Governor John Langdon continued: “But above all, for the inestimable blessings of the Gospel of Peace and Salvation, the means of grace and hopes of future glory, through the merits of a crucified Savior. … That he would bless the means used for the promulgation of his word, and make pure religion and morality more and more abound.”
In 1797, John Langdon helped save escaped slave, Oney Judge, from being taken by slave-catchers. Oney Judge learned to read and became a Christian.
Four years before the American Bible Society was founded, John Langdon founded the New Hampshire Bible Society in 1812, and served as its first president.

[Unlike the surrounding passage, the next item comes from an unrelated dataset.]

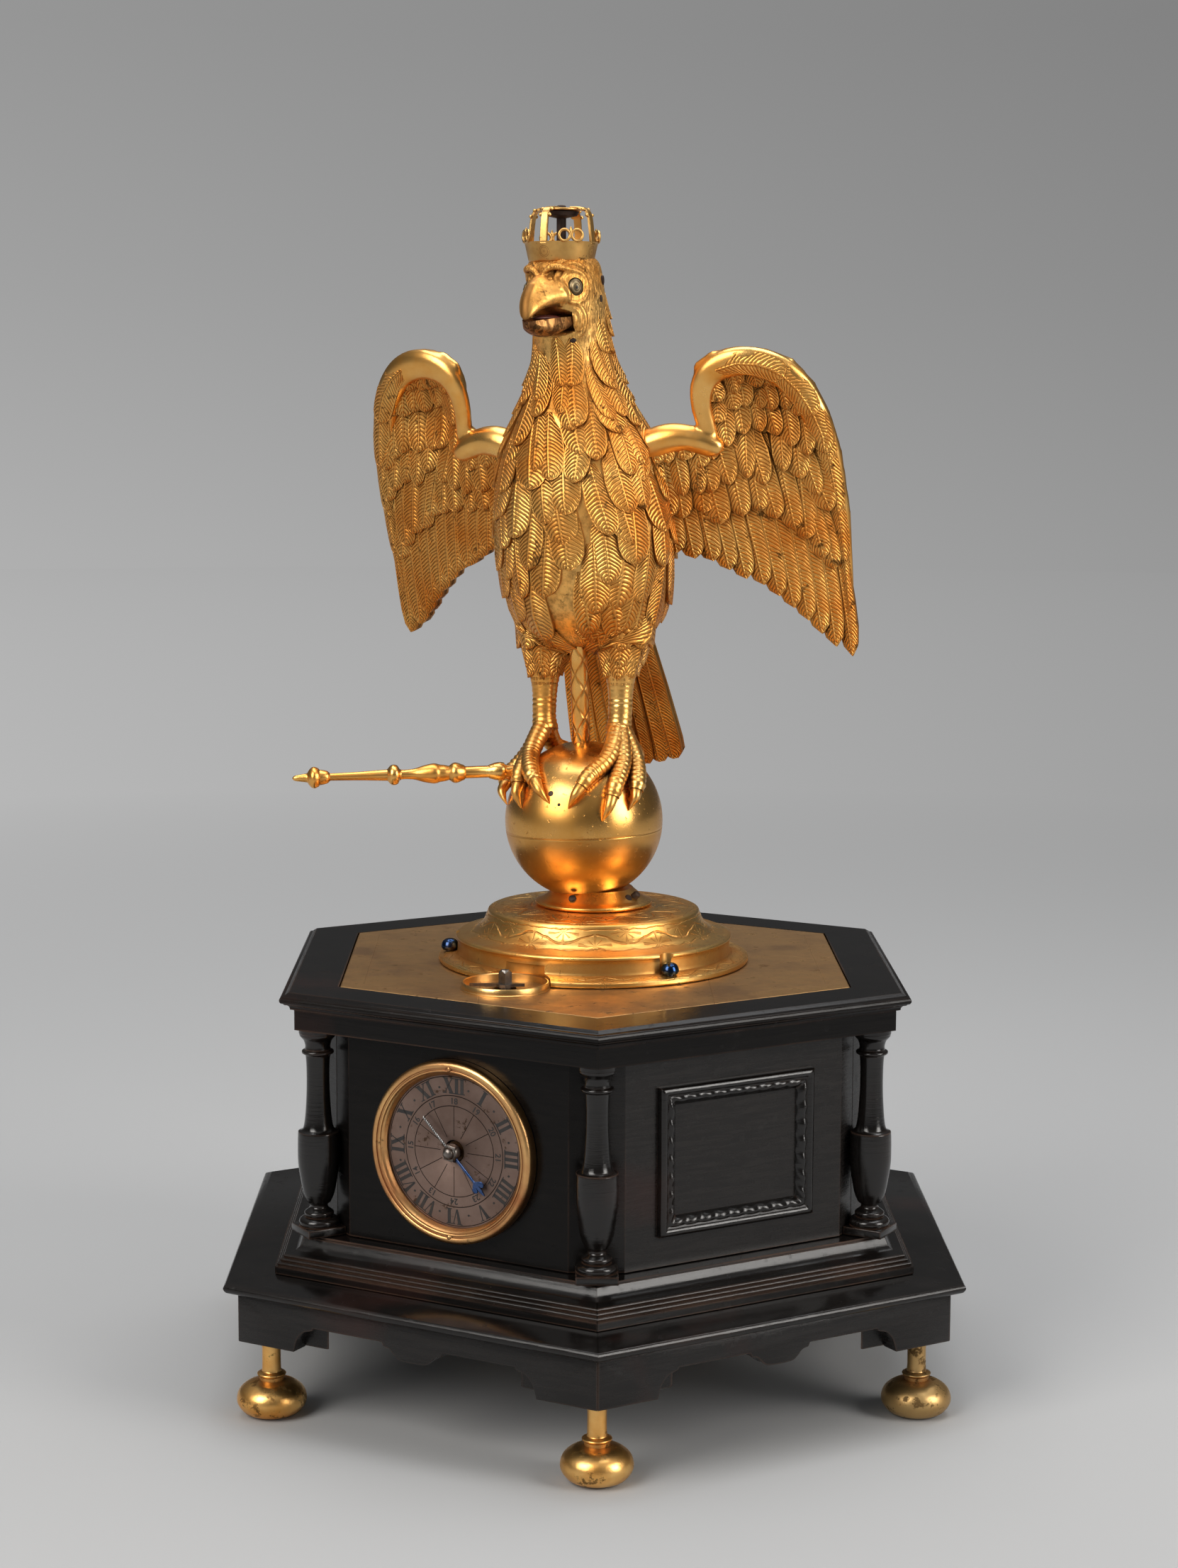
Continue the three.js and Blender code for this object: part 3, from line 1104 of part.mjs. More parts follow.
function makeEagleBody() {
  const tubeHole = drum(TUBE_RADIUS + CLEAR, TUBE_TOP - 17, TUBE_TOP + CLEAR, 10);
  const rodHole = drum(ROD_RADIUS + CLEAR, TUBE_TOP - 7, ROD_TOP + ROD_TRAVEL, 8);
  const mouth = block(JAW_WIDTH + 2 * CLEAR, MOUTH_DEPTH, MOUTH_HEIGHT, 0,
    -MOUTH_DEPTH / 2 - MOUTH_BACK, JAW_Z - CLEAR);
  const crownSeat = turned([
    [CROWN_RADIUS - CROWN_WALL - CLEAR, CROWN_Z - CLEAR], [CROWN_RADIUS + 4, CROWN_Z - CLEAR],
    [CROWN_RADIUS + 4, CROWN_Z + 8], [CROWN_RADIUS - CROWN_WALL - CLEAR, CROWN_Z + 8],
    [CROWN_RADIUS - CROWN_WALL - CLEAR, CROWN_Z - CLEAR],
  ], 16);
  const crownRodHole = drum(CROWN_ROD + CLEAR, CROWN_Z, CROWN_Z + 8, 8);
  const crownCuts = intoEagle(joined([crownSeat, crownRodHole]).translate([CROWN_X, CROWN_Y, ORB_Z]));
  let body = joined([bodyLoft(0), leg(1, LEFT_TOES), leg(-1, RIGHT_TOES)]);
  body = body.subtract(onHead(mouth)).subtract(onHead(jawPin(JAW_PIN + CLEAR, JAW_WIDTH / 2 + 2)))
    .add(onHead(loft(UPPER_BEAK.map(acrossRing))));
  for (const side of [-1, 1]) {
    const socket = toSolid(new THREE.SphereGeometry(EYE_RADIUS + CLEAR * 1.5, 8, 6)).translate(eyeCentre(side));
    body = body.subtract(onHead(socket)).subtract(knuckle(side, CLEAR));
  }
  body = body.subtract(tubeHole).subtract(rodHole).subtract(crownCuts).subtract(intoEagle(sceptreGrasp()));
  place('eagle_body', body, gilt, eagle);
}

function makeHeadParts() {
  const lower = loft(LOWER_BEAK.map(acrossRing));
  place('lower_beak', onHead(lower.add(jawPin(JAW_PIN, JAW_WIDTH / 2 + 1.6))), gilt, eagle);
  for (const [name, side] of [['eye_left', 1], ['eye_right', -1]]) {
    const ball = toSolid(new THREE.SphereGeometry(EYE_RADIUS, 8, 6)).translate(eyeCentre(side));
    place(name, onHead(ball), steel, eagle);
  }
}

// A feather in the X-Z plane: root, tip, half width, and its thickness towards the front
function feather(root, tip, halfWidth, back, front) {
  const along = [tip[0] - root[0], tip[1] - root[1]];
  const length = Math.hypot(...along);
  const [dx, dy] = along.map((part) => part / length);
  const at = (share, offset) => [
    root[0] + dx * length * share - dy * offset, root[1] + dy * length * share + dx * offset,
  ];
  const points = [
    at(0, -halfWidth * 0.8), at(0.8, -halfWidth), at(0.94, -halfWidth * 0.65), at(1, 0),
    at(0.94, halfWidth * 0.65), at(0.8, halfWidth), at(0, halfWidth * 0.8),
  ];
  return prism(points, back, front).rotate([90, 0, 0]);
}

function mix(from, to, share) {
  return [THREE.MathUtils.lerp(from[0], to[0], share), THREE.MathUtils.lerp(from[1], to[1], share)];
}

function wing() {
  const last = WING_TIPS.length - 1;
  const roots = WING_TIPS.map((tip, i) => mix(QUILL_FIRST, QUILL_LAST, i / last));
  const plateEnd = WING_TIPS.map((tip, i) => mix(roots[i], tip, QUILL_COVERED));
  const plate = prism([...WING_EDGE, ...plateEnd, [22, -12]], 0, WING_PLATE).rotate([90, 0, 0]);
  const flights = WING_TIPS.map((tip, i) => feather(roots[i], tip, FLIGHT_HALF_WIDTH, 0.4,
    WING_PLATE + 0.6 + (i % 2) * 0.5));
  const coverts = [0, 2, 4, 6, 8].map((i) => feather(mix(roots[i], WING_TIPS[i], -0.35),
    mix(roots[i], WING_TIPS[i], 0.52), COVERT_HALF_WIDTH, 1, WING_PLATE + 1.6));
  const roll = (line) => limb(line.map(([x, z]) => [x, -1.4, z]), line.map((stop) => stop[2]), 6,
    line.length + 1);
  const stretch = 1 / Math.cos(THREE.MathUtils.degToRad(WING_PITCH));
  return joined([plate, ...flights, ...coverts, roll(SHOULDER_ROLL), roll(WRIST_ROLL)]).scale([1, 1, stretch])
    .rotate([WING_PITCH, 0, 0]).rotate([0, 0, WING_SWEEP]).translate([0, WING_Y, WING_Z]);
}

function makeWings() {
  const flat = wing();
  const grown = bodyLoft(CLEAR * 1.5);
  const at = shoulder(1);
  const back = at.map((part) => -part);
  let left = flat;
  for (const angle of [0, WING_RAISE, -WING_DROP]) {
    left = left.subtract(grown.translate(back).rotate([0, angle, 0]).translate(at));
  }
  left = left.add(knuckle(1, 0));
  place('wing_left', left, gilt, eagle);
  place('wing_right', left.mirror([1, 0, 0]), gilt, eagle);
}

function makeTail() {
  const blades = [];
  const middle = (TAIL_FEATHERS - 1) / 2;
  const step = TAIL_WIDTH / (TAIL_FEATHERS + 0.4);
  for (let i = 0; i < TAIL_FEATHERS; i += 1) {
    const order = i - middle;
    const shorter = 0.28 * order ** 2;
    const layer = 0.42 * (middle - Math.abs(order));
    blades.push(feather([order * 3.4, 0], [order * step, -TAIL_LENGTH + shorter], step * 0.62, -layer - 1.6, 0));
  }
  const web = prism([[-12, 0], [-15.6, -TAIL_LENGTH * 0.85], [15.6, -TAIL_LENGTH * 0.85], [12, 0]], -1.2, 0)
    .rotate([90, 0, 0]);
  const tail = joined([web, ...blades]).rotate([TAIL_SLOPE, 0, 0]).translate([0, TAIL_Y, TAIL_Z])
    .subtract(bodyLoft(CLEAR));
  place('tail', tail, gilt, eagle);
}

// Crown: flared band, strap arches up to a flat ring, and pairs of small scrolls between them
function makeCrown() {
  const flare = CROWN_RADIUS + CROWN_FLARE;
  const wall = CROWN_WALL;
  const band = turned([
    [CROWN_RADIUS - wall, 0], [CROWN_RADIUS, 0], [CROWN_RADIUS + 0.5, 0.6], [flare - 0.3, CROWN_BAND - 0.9],
    [flare, CROWN_BAND], [flare - wall, CROWN_BAND],
    [CROWN_RADIUS - wall, 0],
  ], 16);
  const inner = CROWN_STRAP_LINE.map(([radius, height]) => [radius - wall, height - wall * 0.3]).reverse();
  const strap = prism([...CROWN_STRAP_LINE, ...inner], -CROWN_STRAP / 2, CROWN_STRAP / 2).rotate([90, 0, 0]);
  const solids = [band];
  const step = 360 / CROWN_ARCHES;
  const scroll = CROWN_SCROLL;
  const scrollRing = turned([[scroll * 0.63, 0], [scroll, -0.4], [scroll, 0.4], [scroll * 0.63, 0]], 8)
    .rotate([0, 90, 0]);
  for (let i = 0; i < CROWN_ARCHES; i += 1) {
    solids.push(strap.rotate([0, 0, i * step]));
    for (const side of [-1, 1]) {
      const pair = scrollRing.translate([flare - 0.45, side * scroll * 0.9, CROWN_BAND + scroll * 0.85]);
      solids.push(pair.rotate([0, 0, (i + 0.5) * step]));
    }
  }
  const rodHole = CROWN_ROD + CLEAR;
  const low = CROWN_HEIGHT - 0.7;
  const high = CROWN_HEIGHT + 0.2;
  solids.push(turned([
    [rodHole, low], [CROWN_DISC, low], [CROWN_DISC - 0.8, high], [rodHole, high], [rodHole, low],
  ], 12));
  const crown = joined(solids).rotate([0, 0, CROWN_TURN]).translate([CROWN_X, CROWN_Y, ORB_Z + CROWN_Z]);
  place('crown', crown, gilt);
  const rod = turned([
    [0, CROWN_Z + CLEAR], [CROWN_ROD, CROWN_Z + CLEAR], [CROWN_ROD, CROWN_ROD_TOP - 0.5],
    [CROWN_ROD - 0.5, CROWN_ROD_TOP], [0, CROWN_ROD_TOP],
  ], 10);
  place('crown_rod', rod.translate([CROWN_X, CROWN_Y, ORB_Z]), darkIron);
}

// Sceptre held level in the right claw, its butt against the orb
function alongSceptre(radii, steps) {
  const start = new THREE.Vector3(...SCEPTRE_BUTT);
  const end = new THREE.Vector3(...SCEPTRE_TIP);
  const points = [start, start.clone().lerp(end, 0.5), end].map((point) => point.toArray());
  return limb(points, radii, 6, steps).translate([ORB_OFFSET, 0, ORB_Z]);
}

function sceptreGrasp() {
  const radius = SCEPTRE_RADIUS * SCEPTRE_GRASP + CLEAR;
  return alongSceptre([radius, radius], 1);
}

function makeSceptre() {
  const ball = orbClearance().translate([ORB_OFFSET, 0, ORB_Z]);
  const rod = alongSceptre(SCEPTRE_SHARES.map((share) => share * SCEPTRE_RADIUS), SCEPTRE_SHARES.length - 1);
  place('sceptre', rod.subtract(ball), gilt);
}

makeFeet();
makeAprons();
makePlinthBoard();
makeBaseMoulding();
makeWalls();
makeColumns();
makeCornice();
makeTopPlate();
makeSettingPointer();
makeDisc();
makeDiscScrews();
makeCollar();
makeOrb();
makeTubeAndRod();
makeDial();
makeMovementPlates();
makeTrain();
makeBalance();
makeDialWheel();
makeBellAndHammer();
makeEagleBody();
makeHeadParts();
makeWings();
makeTail();
makeCrown();
makeSceptre();

export default clock;
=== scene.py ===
"""Looks of the automaton clock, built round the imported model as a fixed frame."""
import math
import random

import bpy
from mathutils import Matrix, Vector
from mathutils.bvhtree import BVHTree


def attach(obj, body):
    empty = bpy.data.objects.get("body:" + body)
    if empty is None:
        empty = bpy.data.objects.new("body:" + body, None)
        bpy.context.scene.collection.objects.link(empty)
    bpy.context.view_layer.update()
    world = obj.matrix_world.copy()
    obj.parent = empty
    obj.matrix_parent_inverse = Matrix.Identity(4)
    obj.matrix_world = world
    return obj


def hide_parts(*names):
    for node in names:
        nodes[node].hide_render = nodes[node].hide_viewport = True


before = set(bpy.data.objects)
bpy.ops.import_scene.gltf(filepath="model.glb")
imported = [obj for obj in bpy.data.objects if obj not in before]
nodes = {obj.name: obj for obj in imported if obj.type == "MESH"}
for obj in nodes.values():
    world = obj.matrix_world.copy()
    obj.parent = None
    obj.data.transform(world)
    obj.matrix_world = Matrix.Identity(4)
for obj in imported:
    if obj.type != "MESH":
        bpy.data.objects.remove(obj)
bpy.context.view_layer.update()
bpy.ops.object.select_all(action="DESELECT")


# Camera: stands a little above the orb, square to the front corner of the hexagonal case,
# and looks down by under eight degrees.
def turn(degrees, axis="Z"):
    return Matrix.Rotation(math.radians(degrees), 4, axis)


SENSOR_WIDTH = 36
FOCAL_SHARE = 4180.7 / 2212
bpy.ops.object.camera_add()
camera = bpy.context.object
camera_seat = Matrix.Translation((-0.01179, -0.87535, 0.29281))
camera.matrix_world = camera_seat @ turn(-0.673) @ turn(90 - 7.628, "X") @ turn(0.198)
camera.data.sensor_width = SENSOR_WIDTH
camera.data.lens = SENSOR_WIDTH * FOCAL_SHARE
camera.data.clip_start = 0.01
bpy.context.scene.camera = camera
bpy.context.scene.view_settings.view_transform = "Standard"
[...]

The Bible Society’s goal was to put a Bible in every New Hampshire home.
In retirement, John Langdon was visited in 1817 by President James Monroe, as the newspaper reported: “While at Portsmouth, the president spent that part of the Sabbath which was not devoted to public divine service, with that eminent patriot and Christian, John Langdon. His tarry … was probably longer than the time devoted to any individual in New England.”
John Langdon died Sept. 18, 1819.
While Governor, John Langdon had issued a proclamation, Oct. 21, 1785: “It therefore becomes our indispensable Duty, not only to acknowledge, in general with the rest of Mankind, our dependence on the Supreme Ruler of the Universe, but as a People peculiarly favoured, to testify our Gratitude to the Author of all our Mercies, in the most solemn and public manner. … To celebrate the Praises of our divine Benefactor; to acknowledge our own Unworthiness, confess our manifold Transgressions, implore his Forgiveness, and intreat the continuance of those Favours which he had been graciously pleaded to bestow upon us; That he would … bless our Seminaries of Learning, and spread the Gospel of his Grace over all the Earth.”